I hope this study don't revive the trend of standing desks again. Look I know being sedentary will rob me a few years of life, but going full opposite and being stand 9 to 5 it's Dante inferno at work.
Probably the best balance will be having a routine with exercise present, and small breaks to stand and walk a little bit at X minutes sitting.
It's almost as if it's lack of constant (even low-grade) activity that's the problem, rather than whether you're sitting or standing. Perhaps not moving all day is the cause.
I bought an Aeron chair a few years ago and although it's fantastically comfortable I feel a downside is sometimes I don't move for several hours if I get engrossed in work. Once they are set up right I've not sat in any work chair which comes close.
As I said, I'm not sure that's a good thing because of the length of time I can sit. I do wiggle a bit but often don't even stand up. I was toying with getting a sand timer or something similar to enforce getting up but not sure how those interruptions would affect my workflow.
>It's almost as if it's lack of constant (even low-grade) activity that's the problem, rather than whether you're sitting or standing.
Yes, IMO. And I would add to that: it is likely that the lack of a change is also part of the problem, as in lack of change (at not-too-long intervals) between action and non-action (such as walking or moving for the former, and standing, sitting or lying down for the latter). Noticed it in myself - if I walk or move for too long (many hours), or stand or sit or lie down for too long (ditto, except for sleep), I start feeling uneasy or affected in some way (obvious way is to get tired due to the former, but also uneasy due to the latter).
Edited for typo.
Also, adding to above my points in this comment: about lying down for too long, in particular, I've noticed that if I do that, whether intentionally (not often, maybe sometimes due to getting engrossed in reading something interesting), or accidentally / unintentionally (say due to a fever), the body feels uncomfortable after a while, which seems to reinforce my point above about some change being good.
Heh, nice try, but you don't even need a big interface to see how that pans out.
You realize how sedentary you are when you have to use a huge multitouch monitor for... half hour. Your arms will be heavy from just pointing and clicking at the screen in front of you.
This situation is very sad and I'm also looking for alternatives.
Right now what I'm doing is just taking a 5 min break every hour at work and walk to some random part of the complex pretending I'm delivering something or running some errand, just to get me a lil walk and stand time. While they allow me to do that just fine, I know I am also hurting my productivity quite badly because you're never in that kind of flow state where hours pass like minutes.
I want:
- Good productivity. Good time alloted to 'flow'
- Not fuck my health in the long term too badly.
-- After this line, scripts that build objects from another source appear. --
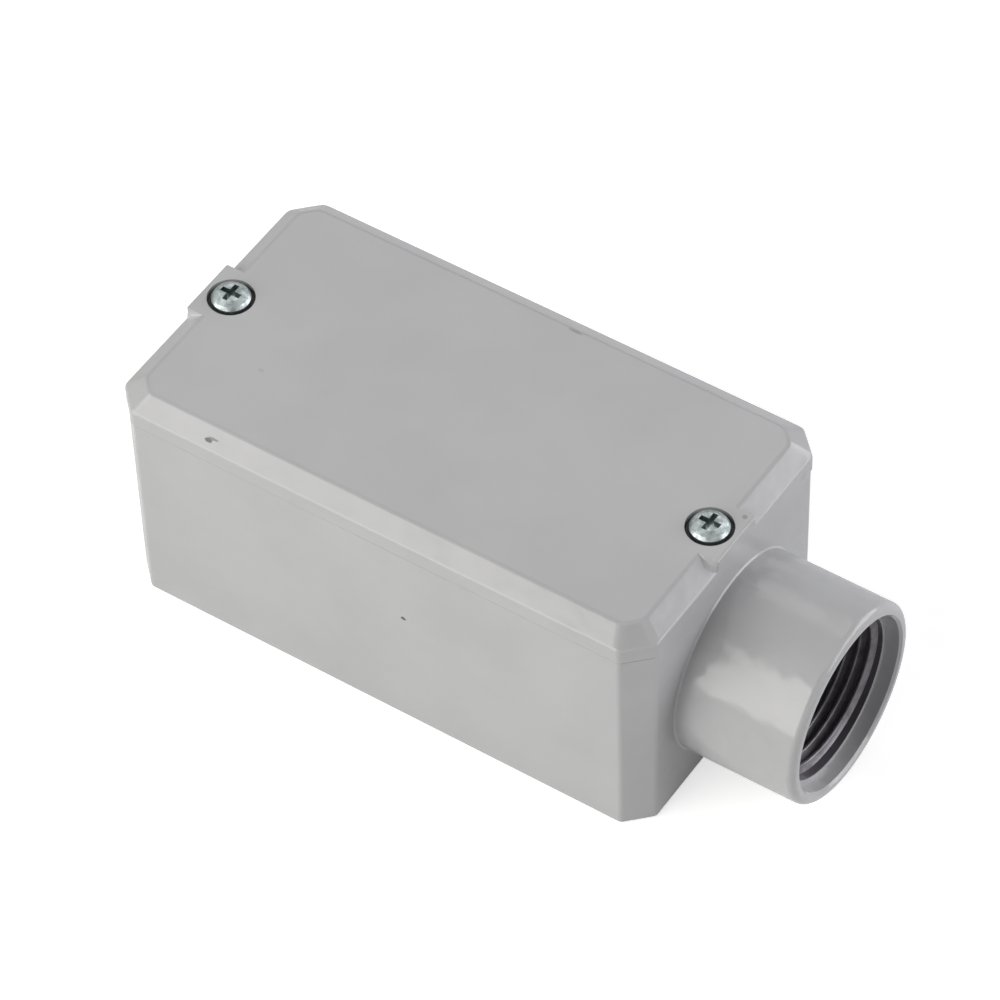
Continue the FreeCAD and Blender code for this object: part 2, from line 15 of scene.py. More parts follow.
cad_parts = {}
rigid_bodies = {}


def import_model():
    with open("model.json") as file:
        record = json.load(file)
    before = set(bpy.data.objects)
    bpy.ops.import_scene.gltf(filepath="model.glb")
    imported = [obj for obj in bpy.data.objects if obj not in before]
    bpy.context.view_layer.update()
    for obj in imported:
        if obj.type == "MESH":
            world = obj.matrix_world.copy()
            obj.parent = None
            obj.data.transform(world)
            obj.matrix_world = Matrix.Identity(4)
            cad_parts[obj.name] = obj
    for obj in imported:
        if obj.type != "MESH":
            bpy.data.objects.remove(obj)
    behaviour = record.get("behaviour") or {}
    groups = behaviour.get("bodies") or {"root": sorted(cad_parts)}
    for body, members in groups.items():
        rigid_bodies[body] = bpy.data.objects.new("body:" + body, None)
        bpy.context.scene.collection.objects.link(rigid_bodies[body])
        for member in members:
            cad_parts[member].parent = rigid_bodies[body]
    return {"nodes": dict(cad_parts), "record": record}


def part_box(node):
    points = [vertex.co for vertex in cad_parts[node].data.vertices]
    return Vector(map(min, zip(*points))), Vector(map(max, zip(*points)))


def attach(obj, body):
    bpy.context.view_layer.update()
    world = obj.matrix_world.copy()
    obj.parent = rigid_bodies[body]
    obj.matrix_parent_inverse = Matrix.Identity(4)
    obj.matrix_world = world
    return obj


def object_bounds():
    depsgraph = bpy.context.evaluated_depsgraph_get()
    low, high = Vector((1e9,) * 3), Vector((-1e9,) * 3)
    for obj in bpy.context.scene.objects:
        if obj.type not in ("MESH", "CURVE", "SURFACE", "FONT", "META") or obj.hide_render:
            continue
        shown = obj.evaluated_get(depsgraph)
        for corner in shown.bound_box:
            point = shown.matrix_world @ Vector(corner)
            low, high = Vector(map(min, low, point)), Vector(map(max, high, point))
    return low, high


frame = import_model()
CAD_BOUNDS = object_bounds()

bl_info = {
    "name": "Conduit Body Dressing",
    "version": (1, 0, 0),
    "blender": (4, 5, 0),
    "location": "View3D > Sidebar > Conduit Body",
    "description": "Finishes a packed conduit body: paint, seals, screws, hub thread and a plain stage",
    "category": "Object",
}

MM = 0.001
HUB_MOUNT = next(mount for mount in frame["record"]["mounts"] if mount["name"] == "conduit_hub")
HUB_MIDDLE = Vector(HUB_MOUNT["pos_m"])
HUB_BORE_RADIUS = HUB_MOUNT["dims"]["r_mm"] * MM
HUB_THREAD_LENGTH = HUB_MOUNT["dims"]["length_mm"] * MM
COVER_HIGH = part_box("cover")[1]
HUB_ROOT = 59.5 * MM  # where the hub leaves the end wall
LUG_HALF_WIDTH = 6.6 * MM
BEVEL_WIDTH = 4.0 * MM
BEVEL_DROP = 2.9 * MM
SCREWS = ("hub_end_screw", "blank_end_screw")
WASHERS = ("hub_end_washer", "blank_end_washer")
SCREW_RADIUS = 2.0 * MM
SCREW_HEAD = 2.2 * MM
SCREW_LOW, SCREW_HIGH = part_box("hub_end_screw")
SCREW_CENTRE = (SCREW_LOW.x + SCREW_HIGH.x) / 2 / MM
# The screws' thread starts this far under the head, ends this far above the tip, and has this many facets.
SCREW_PLAIN, SCREW_TIP, SCREW_STEPS = 0.003, 0.0009, 36
# How far the feet of each added form reach below the surface that carries them.
CONDUIT_ROOT_SUNK, SCREW_ROOT_SUNK, LUG_SUNK = 0.0002, 0.00003, 0.00005
LUG_RINGS, LUG_FACETS = 24, 8
WHITE = (1.0, 1.0, 1.0)
# The floor's radius, its corners and the gap under the part.
FLOOR_RADIUS, FLOOR_CORNERS, FLOOR_GAP = 6.0, 64, 0.00005
# The dark card's half width, and how far from the part it hangs.
CARD_HALF, CARD_AWAY = 0.5, 1.45
LAMP_AIM = Vector((0.0, 0.0, 0.03))


class PaintSettings(bpy.types.PropertyGroup):
    """The gloss paint on both castings."""

    colour: FloatVectorProperty(
        name="Paint", description="Colour of the paint", subtype="COLOR", size=3, min=0, max=1,
        default=(0.458, 0.458, 0.467))
    gloss: FloatProperty(
        name="Roughness", description="How far the paint blurs what it reflects", subtype="FACTOR",
        min=0, max=1, default=0.17)
    orange_peel: FloatProperty(
        name="Orange peel", description="Height of the ripple in the sprayed coat", unit="LENGTH",
        min=0, max=0.0002, default=0.000008)
    waviness: FloatProperty(
        name="Waviness", description="Height of the slow waves that the die leaves in the casting",
        unit="LENGTH", min=0, max=0.0005, default=0.00008)
    hollow_radius: FloatProperty(
        name="Hollow corner", description="Radius of the hollow corners beside the screw lugs",
        unit="LENGTH", min=0.0002, max=0.003, default=0.0016)
    bare_metal: FloatVectorProperty(
        name="Bare metal", description="Machined aluminium inside the hub", subtype="COLOR", size=3,
        min=0, max=1, default=(0.13, 0.122, 0.135))


class SealSettings(bpy.types.PropertyGroup):
    """The gasket under the cover and the sealing washers under the screws."""

    colour: FloatVectorProperty(
        name="Rubber", description="Colour of the seals", subtype="COLOR", size=3, min=0, max=1,
        default=(0.016, 0.016, 0.017))


class ScrewSettings(bpy.types.PropertyGroup):
    """The plating on the cover screws."""

    colour: FloatVectorProperty(
        name="Zinc", description="Colour of the zinc plating", subtype="COLOR", size=3, min=0, max=1,
        default=(0.4, 0.43, 0.435))
    pitch: FloatProperty(
        name="Pitch", description="Advance of the screw's thread in one turn", unit="LENGTH",
        min=0.0003, max=0.002, default=0.0007)
    thread_height: FloatProperty(
        name="Thread height", description="How far the thread stands off the shank as it was packed",
        unit="LENGTH", min=0.00005, max=0.0002, default=0.00017)


class ThreadSettings(bpy.types.PropertyGroup):
    """The parallel conduit thread inside the hub."""

    pitch: FloatProperty(
        name="Pitch", description="Advance of the thread in one turn", unit="LENGTH",
        min=0.0005, max=0.005, default=0.0254 / 11)
    depth: FloatProperty(
        name="Depth", description="From the groove's bottom to the ridge's crest", unit="LENGTH",
        min=0.0002, max=0.003, default=0.00145)
    steps: IntProperty(
        name="Steps", description="Facets in one turn of the ridge", min=24, max=360, default=120)


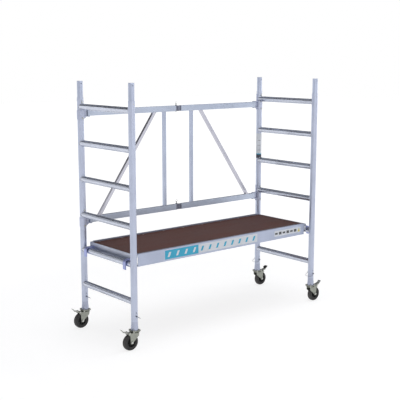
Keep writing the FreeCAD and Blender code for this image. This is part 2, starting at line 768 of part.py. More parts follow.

I think it's fine to have an occasional binge of any kind. So you once every couple weeks spend a day or two just sitting intensley focussed on something. What matters is your habits for most of the time, not literally all of it (in other words as long as ~80%+ of your days you do take regular breaks it's fine).
revive the trend? its still in full force so far as I can tell.
One of our offices just moved to a new building and got (small) motorized standing desks for everyone. I thought I would hate it, but honestly having the option is nice. Plus, its a lot easier to look at something with a coworker standing for some reason. Sadly I'm almost never in that office, I kind of wish I had it all the time.
I like the option of just changing the chair height and/or the desk height every few hours and stay seated. That alone mixes up my posture quite a bit.
They're starting to phase in desks at my current job where you can save a few preset heights, and push a button to shift to one. It's pretty cool, though 90% of people with them only sit.
Standing desk plus an anti fatigue mat was mostly life changing for me. The amount of energy that I have at the end of the day is noticeably different but it does take some getting used to.
Different strokes for different folks though. I really miss it when I don’t have it.
I've had one of those and it was okay, but I much prefer my home setup - a standing-height desk and a draft-height chair. Nothing needs to move to switch, and so I switch regularly throughout the day.
What a good idea! I have a powered sit/stand desk but tend to only stand during meetings, which luckily (well, unlucky in this context) aren't very often. Going to give a drafting chair a try.
I think the real solution here is diversity. I don't know that 9-5 standing was ever seriously advocated as a preferable alternative to sitting; clearly there are issues with that too.
I mix things up at work personally; about a third of the day standing, a third sitting in a chair, a third sitting on a yoga ball. At this point it seems like you should just hedge and try to about doing any single thing without moving for too long.
Personally I love standing desks. I find myself naturally walk around more often, especially when I'm in deep thought. This rarely happens when I'm sitting, as it feels much harder to get up. But it's good to have a sitting option too so you don't have to stand all day.
If there are, do they supply high quality shoes? Standing for so long in bad shoes might result in pain, too. I'm a bit of a pessimist in that regard so I could see an employer doing this to save money. A good office chair ranges from $600 to $2000 but you can also can go as high as you want.
What do you mean by "Dante inferno"? Are you saying it's torture? I stand my entire work day and I'm not going back. But no one is forcing anyone to stand all the time.
Cardiovascular exercise is torture for me. But that has no bearing on the utility of it.